Wednesday 17 December 2014

Mahat Aden is 11 years old and currently attends Balambala Primary School, in Garissa County.


Garissa County has some of Kenya’s lowest school enrolment and attainment figures with 40% of children aged six to 17 having never attended school. The population consists predominantly of pastoralists, living nomadic lifestyles moving their herds with the rains. This makes attending school very challenging for children. Other barriers to education include: extreme poverty, with many households surviving on less than $1 a day; a difficulty in recruiting teachers to work in remote areas; and traditional practices such as early marriage and prioritising the education of boys over girls.


In 2013, Save the Children launched a Cash Transfer programme, piloted across 31 villages in Garissa County. 4,000 families are involved, and the programme aims to reduce financial barriers to accessing primary education for children like Mahat.


Mahat lives with his parents, brother and three sisters. His family scrapes a living through the small income his father is able to earn as a casual labourer; this is supplemented with whatever his mother can earn from selling miraa at the road side. Everyone in the family helps, with Mahat admitting: “I have a very busy schedule…when I’m not in schools, I look after the cattle, fetch water and attend to house chores.”

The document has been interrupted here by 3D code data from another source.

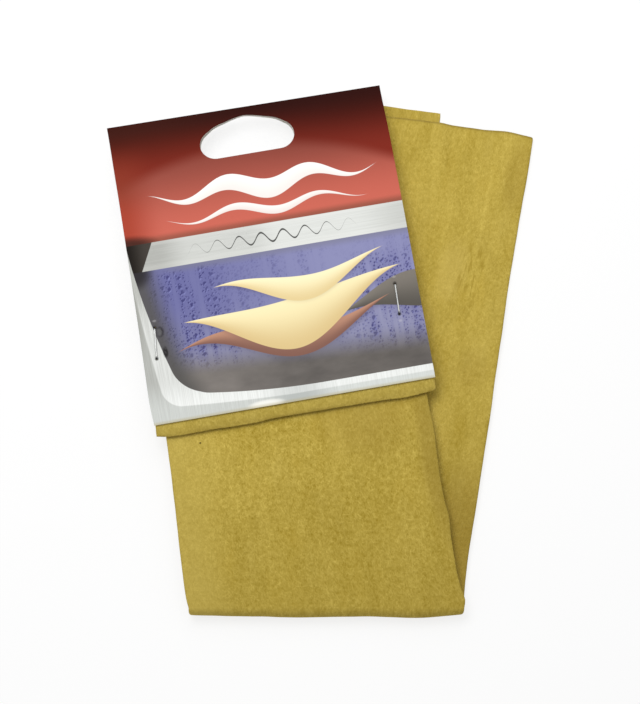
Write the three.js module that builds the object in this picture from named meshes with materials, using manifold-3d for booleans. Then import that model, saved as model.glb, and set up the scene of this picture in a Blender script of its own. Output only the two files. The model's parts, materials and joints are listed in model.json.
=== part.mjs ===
// Natural chamois skin, folded flat and stapled into a folded header card with a hang slot.
// Millimetres, +Z up. The bundle lies on its tail, the front leg and the card on top of it.
//
// The skin is one sheet. It is folded in three along its length, which gives a strip of three
// plies, and the strip is folded twice across: under the front leg at the bottom, and inside the
// card at the top. Every leather solid is the same three-ply section, carried along the strip.
import * as THREE from 'three';
import { mergeVertices } from 'three/addons/utils/BufferGeometryUtils.js';
import Module from 'manifold-3d';

const wasm = await Module();
wasm.setup();

// Leather
const leatherThickness = 0.9;
const plyGap = 0.3;
const rawEdgeStep = 0.8;
const bottomBendGap = 1.2;
const bottomBendSegments = 6;
const plyBendSegments = 4;
const plyInnerSegments = 2;

// Fit between separate pieces
const clearance = 0.3;
const cutOverrun = 5;

// Strip at the bottom fold, and the two legs that leave it
const foldWidth = 106.4;
const tailRightLength = 192;
const tailLean = THREE.MathUtils.degToRad(9.35);
const tailTopWidth = 88;
const tailTopSlope = THREE.MathUtils.degToRad(8.4);
const tailBackPlyProud = 4.8;
const tailMiddlePlyShort = 1.5;
const tailBackPlyCutback = 37.7;
const frontLegLength = 79.5;
const frontLegShift = -12.1;

// Header card
const cardWidth = 111;
const cardHeight = 122.5;
const cardTurn = THREE.MathUtils.degToRad(9.9);
const boardThickness = 0.45;
const creaseGap = 0.3;
const creaseSegments = 6;
const panelSlopeLength = 27;
const panelSlopeSegments = 8;
const leatherInset = 3;
const topFoldMargin = 1;
const topBendSegments = 4;

// Flap, the strip's end that comes down in front of the leg
const flapProud = 4.9;
const flapLeftProud = 0.3;
const flapRightInset = 1.3;
const flapPlyStep = 0.8;

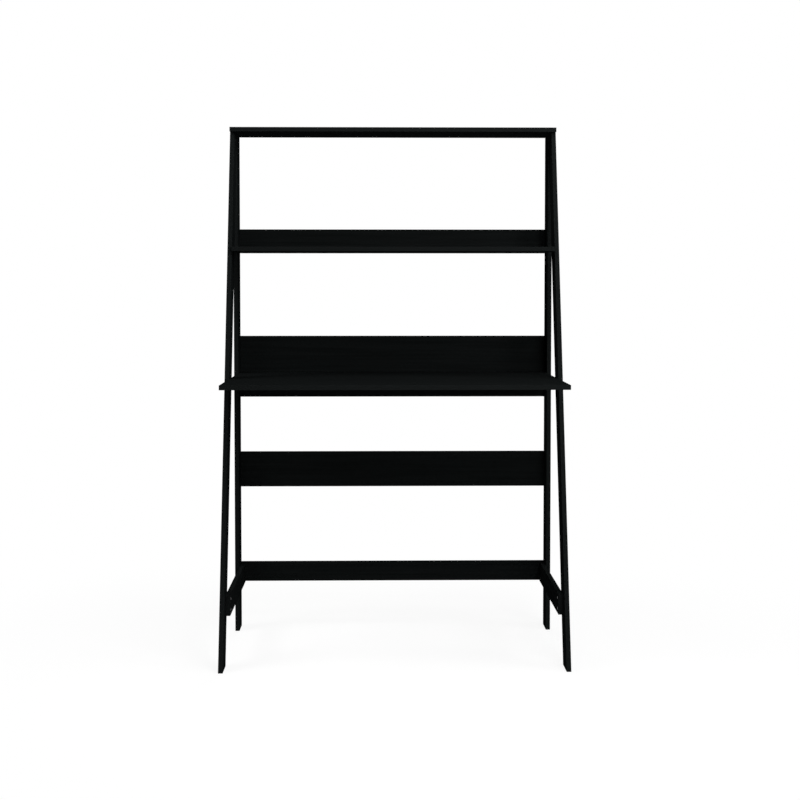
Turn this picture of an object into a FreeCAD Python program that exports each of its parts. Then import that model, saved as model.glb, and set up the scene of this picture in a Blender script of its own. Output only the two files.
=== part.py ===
import FreeCAD, Part
import math
import os

# A free-standing ladder desk: two A-shaped board sides, a deep desktop, two shelves above it
# and five rails across the back, all pulled together with cams, cam bolts and dowels.
# Millimetres. The floor is z = 0, the front faces -Y and the wall is on the +Y side.
# The origin lies on the floor below the centre of the whole desk.

# Overall sizes
overall_height = 1397.0
frame_width = 885.0              # over the outer faces of the legs
foot_spread = 496.0              # front toes to the back edges of the rear legs, on the floor
board = 12.0                     # thickness of every board
edge_ease = 0.8                  # radius along the board edges

# Sides
leg_width = 66.0                 # leg boards, measured square to their length
leg_top_gap = 7.0                # front leg to rear leg, right under the top shelf

# Levels, and how far the flat boards reach
desktop_level = 725.0            # upper face of the desktop
desktop_depth = 549.0            # from the back edges of the rear legs to the front
middle_shelf_level = 1072.0      # upper face of the middle shelf
shelf_nose = 15.0                # the two shelves stand this far in front of the front legs

# Rails
shelf_back_rail_width = 55.0     # stands on the middle shelf
desk_back_rail_width = 102.0     # stands on the desktop
desk_apron_width = 58.0          # hangs under the desktop
lower_back_rail_width = 99.0
lower_back_rail_level = 400.0    # its lower edge
bottom_rail_width = 55.0
bottom_rail_level = 130.0        # its lower edge
side_rail_width = 54.0
side_rail_level = 127.5          # their lower edges

# Where the fixings stand
cam_setback = 24.0               # joint face to the cam's centre
fixing_pitch = 24.0              # cam bolt to dowel across a leg
fixing_margin = 16.0             # long edge of a rail to its first fixing
leg_skin = 3.0                   # wood left behind a blind hole

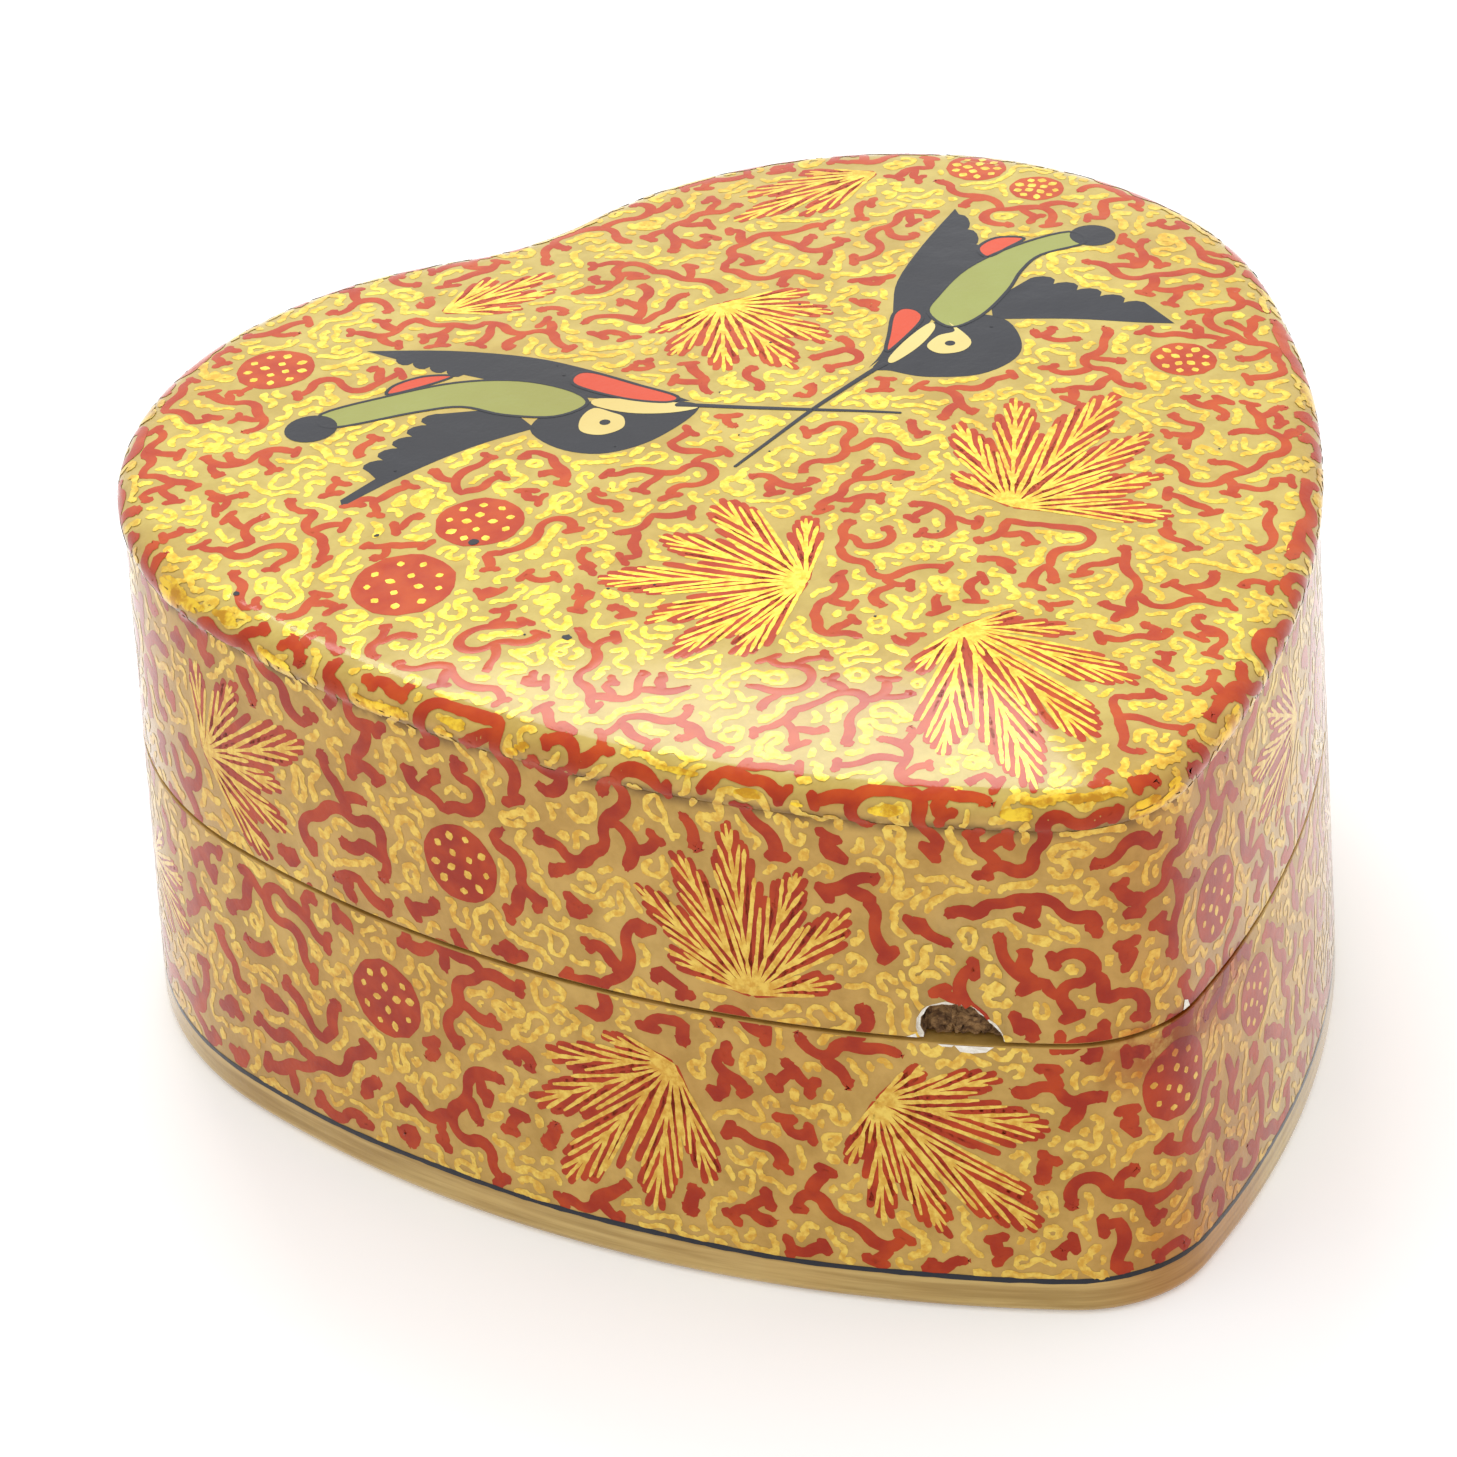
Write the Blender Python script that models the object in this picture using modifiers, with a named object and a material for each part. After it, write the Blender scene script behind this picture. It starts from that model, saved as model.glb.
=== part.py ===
"""Heart-shaped lidded trinket box in painted papier-mache, as five separate pieces.

The lid is a domed crown panel on a wall band, and the base is a wall band round a floor panel.
A thin locating collar, glued inside the base, stands above the seam, and the lid slides over it.
Lengths are in metres. +Z is up, +Y points at the cleft of the heart and -Y at its tip.
The origin is on the table, at the middle of the heart's box.
"""

import math

import bmesh
import bpy
from mathutils import Matrix, Vector

# Plan of the heart, on the outer face of the walls
WIDTH = 0.0900
LENGTH = 0.0964
LOBE_RADIUS = 0.0310
SIDE_RADIUS = 0.0933
TIP_RADIUS = 0.0100
CLEFT_RADIUS = 0.0200

# Heights
BASE_HEIGHT = 0.0232
LID_WALL_HEIGHT = 0.0178
CROWN_EDGE = 0.0024
CROWN_RISE = 0.0022

# Thicknesses of the papier-mache (the crown's is CROWN_EDGE, and the doming lifts both its faces)
WALL = 0.0030
FLOOR = 0.0030
COLLAR_WALL = 0.0015

# The collar's grip below the seam, and its stand above it
COLLAR_BELOW = 0.0070
COLLAR_ABOVE = 0.0050

# Fits and edges
JOINT_GAP = 0.0003
EDGE_ROUND = 0.0004
CROWN_OVERHANG = 0.00035
SHOULDER = 0.0026
BEAD_HEIGHT = 0.0009
DOME_POWER = 2.2

# A chip broken out of the lid wall's lower edge, beside the tip
CHIP_FROM_TIP = -0.0129
CHIP_WIDTH = 0.0066
CHIP_HEIGHT = 0.0034
CHIP_DEPTH = 0.0013

# How finely curves are drawn
ARC_STEP = math.radians(6)
SIDE_STEP = math.radians(3.5)
DOME_RINGS = 6
SHOULDER_RINGS = 4
INNERMOST = 0.12

# Levels worked out from the heights
LID_WALL_BOTTOM = BASE_HEIGHT + JOINT_GAP
LID_WALL_TOP = LID_WALL_BOTTOM + LID_WALL_HEIGHT
CROWN_BOTTOM = LID_WALL_TOP + JOINT_GAP

COLOURS = {
    "ground": (0.56, 0.46, 0.24),
    "black_lacquer": (0.012, 0.010, 0.009),
}


def clear_scene():
    for old in list(bpy.data.objects):
        bpy.data.objects.remove(old)


def new_collection(name):
    collection = bpy.data.collections.new(name)
    bpy.context.scene.collection.children.link(collection)
    return collection


def lacquer(name, colour, roughness):
    material = bpy.data.materials.new(name)
    material.use_nodes = True
    shader = material.node_tree.nodes["Principled BSDF"]
    shader.inputs["Base Color"].default_value = (*colour, 1)
    shader.inputs["Roughness"].default_value = roughness
    shader.inputs["Metallic"].default_value = 0
    return material


def arc_centres():
    """Centres of the lobe, tip, side and cleft arcs of the right half, which meet tangentially."""
    middle = LENGTH / 2
    lobe = Vector((WIDTH / 2 - LOBE_RADIUS, middle - LOBE_RADIUS))
    tip = Vector((0, TIP_RADIUS - middle))
    cleft_rise = math.sqrt((LOBE_RADIUS + CLEFT_RADIUS) ** 2 - lobe.x**2)
    cleft = Vector((0, lobe.y + cleft_rise))
    # The side arc holds both the lobe's and the tip's circles, so its centre is this far from theirs.
    from_lobe = SIDE_RADIUS - LOBE_RADIUS
    from_tip = SIDE_RADIUS - TIP_RADIUS
    apart = tip - lobe
    along = (from_lobe**2 - from_tip**2 + apart.length_squared) / (2 * apart.length)
    across = math.sqrt(from_lobe**2 - along**2)
    direction = apart.normalized()
    sideways = Vector((direction.y, -direction.x))
    side = lobe + direction * along + sideways * across
    return lobe, tip, side, cleft


def direction_angle(vector):
    return math.atan2(vector.y, vector.x)


def arc_points(centre, radius, start, end, step):
    """Points along an arc, without its last one."""
    count = max(2, math.ceil(abs(end - start) / step))
    turns = [start + (end - start) * i / count for i in range(count)]
    return [centre + radius * Vector((math.cos(t), math.sin(t))) for t in turns]


def heart_outline(inset=0.0):
    """The heart's outline moved inwards by inset, as points from the cleft clockwise round to the cleft."""
    lobe, tip, side, cleft = arc_centres()
    to_lobe = direction_angle(lobe - cleft)
    lobe_start = direction_angle(cleft - lobe)
    lobe_end = direction_angle(lobe - side)
    side_end = direction_angle(tip - side)
    half = arc_points(cleft, CLEFT_RADIUS + inset, -math.pi / 2, to_lobe, ARC_STEP)
    half += arc_points(lobe, LOBE_RADIUS - inset, lobe_start, lobe_end, ARC_STEP)
    half += arc_points(side, SIDE_RADIUS - inset, lobe_end, side_end, SIDE_STEP)
    half += arc_points(tip, TIP_RADIUS - inset, side_end, -math.pi / 2, ARC_STEP)
    tip_end = tip - Vector((0, TIP_RADIUS - inset))
    mirrored = [Vector((-p.x, p.y)) for p in reversed(half[1:])]
    return half + [tip_end] + mirrored


def tip_walk(distance):
    """Point and outward direction on the outline, this far from the tip, with +X positive."""
    outline = heart_outline()
    start = min(range(len(outline)), key=lambda i: outline[i].y)
    step = -1 if distance > 0 else 1
    left = abs(distance)
    here = start
    while True:
        after = (here + step) % len(outline)
        leg = outline[after] - outline[here]
        if leg.length >= left:
            break
        left -= leg.length
        here = after
    along = leg.normalized()
    outward = Vector((-along.y, along.x)) * -step
    return outline[here] + along * left, outward


def flat_curve(name, outlines, height):
    """A closed 2D curve filled between its outlines and extruded to a height, as a mesh resting at Z 0."""
    curve = bpy.data.curves.new(name, "CURVE")
    curve.dimensions = "2D"
    curve.fill_mode = "BOTH"
    curve.extrude = height / 2
    for outline in outlines:
        spline = curve.splines.new("POLY")
        spline.points.add(len(outline) - 1)
        for point, place in zip(spline.points, outline):
            point.co = (place.x, place.y, 0, 1)
        spline.use_cyclic_u = True
    holder = bpy.data.objects.new(name + "_curve", curve)
    bpy.context.scene.collection.objects.link(holder)
    evaluated = holder.evaluated_get(bpy.context.evaluated_depsgraph_get())
    mesh = bpy.data.meshes.new_from_object(evaluated)
    bpy.data.objects.remove(holder)
    shape = bmesh.new()
    shape.from_mesh(mesh)
    bmesh.ops.remove_doubles(shape, verts=shape.verts, dist=1e-6)
    bmesh.ops.recalc_face_normals(shape, faces=shape.faces)
    bmesh.ops.translate(shape, verts=shape.verts, vec=(0, 0, height / 2))
    shape.to_mesh(mesh)
    shape.free()
    mesh.name = name
    return mesh


def add_part(name, mesh, level, material, collection):
    part = bpy.data.objects.new(name, mesh)
    collection.objects.link(part)
    part.location.z = level
    mesh.materials.clear()
    mesh.materials.append(material)
    return part


def round_edges(part, width=EDGE_ROUND):
    bevel = part.modifiers.new("rounded_edges", "BEVEL")
    bevel.width = width
    bevel.segments = 2
    bevel.limit_method = "ANGLE"
    bevel.angle_limit = math.radians(50)
    return bevel


def wall_band(name, inset, thickness, bottom, height, material, collection):
    """A strip bent round the heart, from its outer inset inwards."""
    outlines = [heart_outline(inset), heart_outline(inset + thickness)]
    band = add_part(name, flat_curve(name, outlines, height), bottom, material, collection)
    round_edges(band)
    return band


def floor_panel(material, collection):
    """The heart-shaped board that closes the base from inside its wall."""
    outline = heart_outline(WALL + JOINT_GAP)
    mesh = flat_curve("base_floor_panel", [outline], FLOOR)
    panel = add_part("base_floor_panel", mesh, 0, material, collection)
    round_edges(panel)
    return panel


def dome(share):
    """Height of the crown's doming at a share of the way from its middle to its rim."""
    return CROWN_RISE * (1 - share**DOME_POWER)


def crown_sections():
    """(inset, scale towards the middle, height) of each ring, from the underside's middle out over the bead."""
    reach = WIDTH / 2
    land_share = 1 - (WALL + JOINT_GAP) / reach
    shoulder_share = 1 - SHOULDER / reach
    scales = [INNERMOST + (1 - INNERMOST) * i / DOME_RINGS for i in range(DOME_RINGS + 1)]
    sections = [(WALL + JOINT_GAP, s, dome(land_share * s) - dome(land_share)) for s in scales]
    sections.append((0.0, 1.0, 0.0))
    sections.append((-CROWN_OVERHANG, 1.0, BEAD_HEIGHT))
    for i in range(1, SHOULDER_RINGS + 1):
        turn = math.pi / 2 * i / SHOULDER_RINGS
        inset = SHOULDER - (SHOULDER + CROWN_OVERHANG) * math.cos(turn)
        rise = BEAD_HEIGHT + (CROWN_EDGE - BEAD_HEIGHT) * math.sin(turn)
        sections.append((inset, 1.0, rise + dome(shoulder_share) * i / SHOULDER_RINGS))
    for s in reversed(scales[:-1]):
        sections.append((SHOULDER, s, CROWN_EDGE + dome(shoulder_share * s)))
    return sections


def ring_places(inset, scale, height):
    middle = Vector((0, 0))
    return [(*middle.lerp(p, scale), height) for p in heart_outline(inset)]


def crown_panel(material, collection):
    """The domed panel with its rolled edge, lofted by extruding one heart-shaped ring through its sections."""
    shape = bmesh.new()
    sections = crown_sections()
    ring = [shape.verts.new(place) for place in ring_places(*sections[0])]
    edges = [shape.edges.new((ring[i - 1], ring[i])) for i in range(len(ring))]
    bmesh.ops.contextual_create(shape, geom=edges)
    for section in sections[1:]:
        grown = bmesh.ops.extrude_edge_only(shape, edges=edges)["geom"]
        edges = [g for g in grown if isinstance(g, bmesh.types.BMEdge)]
        above = {}
        for old in ring:
            for edge in old.link_edges:
                other = edge.other_vert(old)
                if other in grown:
                    above[old] = other
        ring = [above[old] for old in ring]
        for vert, place in zip(ring, ring_places(*section)):
            vert.co = place
    bmesh.ops.contextual_create(shape, geom=edges)
    bmesh.ops.recalc_face_normals(shape, faces=shape.faces)
    mesh = bpy.data.meshes.new("lid_crown_panel")
    shape.to_mesh(mesh)
    shape.free()
    mesh.shade_smooth()
    mesh.set_sharp_from_angle(angle=math.radians(40))
    return add_part("lid_crown_panel", mesh, CROWN_BOTTOM, material, collection)


def chip_cutter(collection):
    """A rounded pebble shape that bites into the lid wall's outer face at its lower edge."""
    place, outward = tip_walk(CHIP_FROM_TIP)
    mesh = bpy.data.meshes.new("chip_cutter")
    shape = bmesh.new()
    bmesh.ops.create_icosphere(shape, subdivisions=2, radius=1)
    bmesh.ops.scale(shape, verts=shape.verts, vec=(CHIP_DEPTH, CHIP_WIDTH / 2, CHIP_HEIGHT))
    shape.to_mesh(mesh)
    shape.free()
    cutter = bpy.data.objects.new("chip_cutter", mesh)
    collection.objects.link(cutter)
    turn = Matrix.Rotation(direction_angle(outward), 4, "Z")
    cutter.matrix_world = Matrix.Translation((place.x, place.y, LID_WALL_BOTTOM)) @ turn
    cutter.hide_render = True
    cutter.display_type = "WIRE"
    return cutter


def cut_chip(wall, cutter):
    cut = wall.modifiers.new("chip", "BOOLEAN")
    cut.operation = "DIFFERENCE"
    cut.object = cutter


def build_box():
    clear_scene()
    box = new_collection("heart_trinket_box")
    cutters = new_collection("cutters")
    ground = lacquer("painted_ground", COLOURS["ground"], 0.3)
    black = lacquer("black_lacquer", COLOURS["black_lacquer"], 0.35)
    floor_panel(black, box)
    wall_band("base_wall", 0, WALL, 0, BASE_HEIGHT, ground, box)
    collar_inset = WALL + JOINT_GAP
    collar_height = COLLAR_BELOW + COLLAR_ABOVE
    collar_bottom = BASE_HEIGHT - COLLAR_BELOW
    wall_band("locating_collar", collar_inset, COLLAR_WALL, collar_bottom, collar_height, black, box)
    lid_wall = wall_band("lid_wall", 0, WALL, LID_WALL_BOTTOM, LID_WALL_HEIGHT, ground, box)
    cut_chip(lid_wall, chip_cutter(cutters))
    crown_panel(ground, box)


build_box()
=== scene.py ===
# %% [markdown]
# # A painted papier-mache heart box
# The real thing is a small lidded box, pressed from paper pulp and painted by hand with a fine brush,
# then varnished until it shines. This lesson starts from the plain model of the box, which fixes every
# size, and gives it smooth skins, the painted pattern as thin raised strokes, and materials.

# %% Load the plain model and keep its size
import math
import random

import bmesh
import bpy
import numpy as np
from mathutils import Matrix, Vector
from mathutils.bvhtree import BVHTree


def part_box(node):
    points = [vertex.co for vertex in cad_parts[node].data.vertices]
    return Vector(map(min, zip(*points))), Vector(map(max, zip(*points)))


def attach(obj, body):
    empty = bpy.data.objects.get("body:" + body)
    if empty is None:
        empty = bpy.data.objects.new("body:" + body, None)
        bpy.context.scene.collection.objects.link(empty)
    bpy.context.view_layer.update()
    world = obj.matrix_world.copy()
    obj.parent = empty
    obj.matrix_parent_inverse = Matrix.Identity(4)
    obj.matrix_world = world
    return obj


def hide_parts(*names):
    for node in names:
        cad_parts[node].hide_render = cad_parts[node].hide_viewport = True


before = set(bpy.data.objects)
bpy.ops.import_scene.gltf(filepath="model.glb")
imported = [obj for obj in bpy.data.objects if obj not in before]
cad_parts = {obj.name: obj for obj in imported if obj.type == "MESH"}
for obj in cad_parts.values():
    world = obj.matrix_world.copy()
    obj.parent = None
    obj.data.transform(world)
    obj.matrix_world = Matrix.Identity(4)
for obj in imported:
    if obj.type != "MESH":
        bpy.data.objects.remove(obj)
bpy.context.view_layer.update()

MM = 0.001
base_low, base_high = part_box("base_wall")
lid_low, lid_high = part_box("lid_wall")
crown_low, crown_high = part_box("lid_crown_panel")
floor_low, floor_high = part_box("base_floor_panel")
collar_low, collar_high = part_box("locating_collar")

# %% [markdown]
# ## The outline
# Every piece follows one heart, drawn with arcs that run smoothly into each other: a round lobe, a long
# side arc, a small tip arc and a hollow arc in the cleft. The four radii give this heart its roundness,
# and its width and length come from the model. Moving the outline inwards only changes the radii.

# %% Arcs of the heart
WIDTH = (base_high.x - base_low.x) / MM
LENGTH = (base_high.y - base_low.y) / MM
LOBE, SIDE, TIP, CLEFT = 31.0, 93.3, 10.0, 20.0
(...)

Mahat’s parents could not afford to send him to both school and the local Duksi (Qu’aranic School), so they chose to send him to the Duksi. When Save the Children’s Cash Transfer Programme came to Balambala, his family was chosen as one to benefit, and his mother, Sahan, became the recipient of 3,000 Kenyan Shillings (KSH) a month.


This stipend came with the condition that Mahat attend school a minimum of 80% each month. “I used not to attend school but now I have dropped out of Duksi in order to attend school…one of the challenges I faced before was lack of school uniform and lack of books …my parents are now able buy for me school uniform and they are fully supportive.


“Things have changed since my mother started receiving money from Save the Children. She sometimes accompany me to school, checks the register and liaise very closely with the teachers to ensure she meets the condition and that I perform better in school. I don’t want to let them down whatsoever and I pray they continue receiving the money so that I don’t drop out of school. When I grow up, I want to be a top ranking solder, so that I can ear good money to help my parents and educate my children” Since the programme began, Mahat’s school attendance has averaged 90%.


More about Save the Children’s Cash Transfer Programme

The Cash Transfer Programme aims to determine whether placing a condition on a monthly cash transfer has an impact on school attendance, particularly amongst girls. 1,500 families receive 3,000 KSH a month, conditional on a tracked child achieving <80% monthly school attendance; 1,500 families receive 3,000 KSH per month with no conditions attached, and 1,000 families form the control group.


Data collected over the first 16 months demonstrates that children within the conditional cohort have a significantly higher average school attendance, at 88% for girls and 89% for boys. There has been a marked rise in school attendance across all three cohorts, with boys and girls in the control group achieving 68% average attendance. The programme to date has resulted in an additional 3,742 children enrolling in school, 1/3 of whom are not being tracked by the pilot, demonstrating a wider community benefit. For Garissa County, which at the last count, had just 44% of girls and 57% of boys enrolled in school, this will make a demonstrable difference.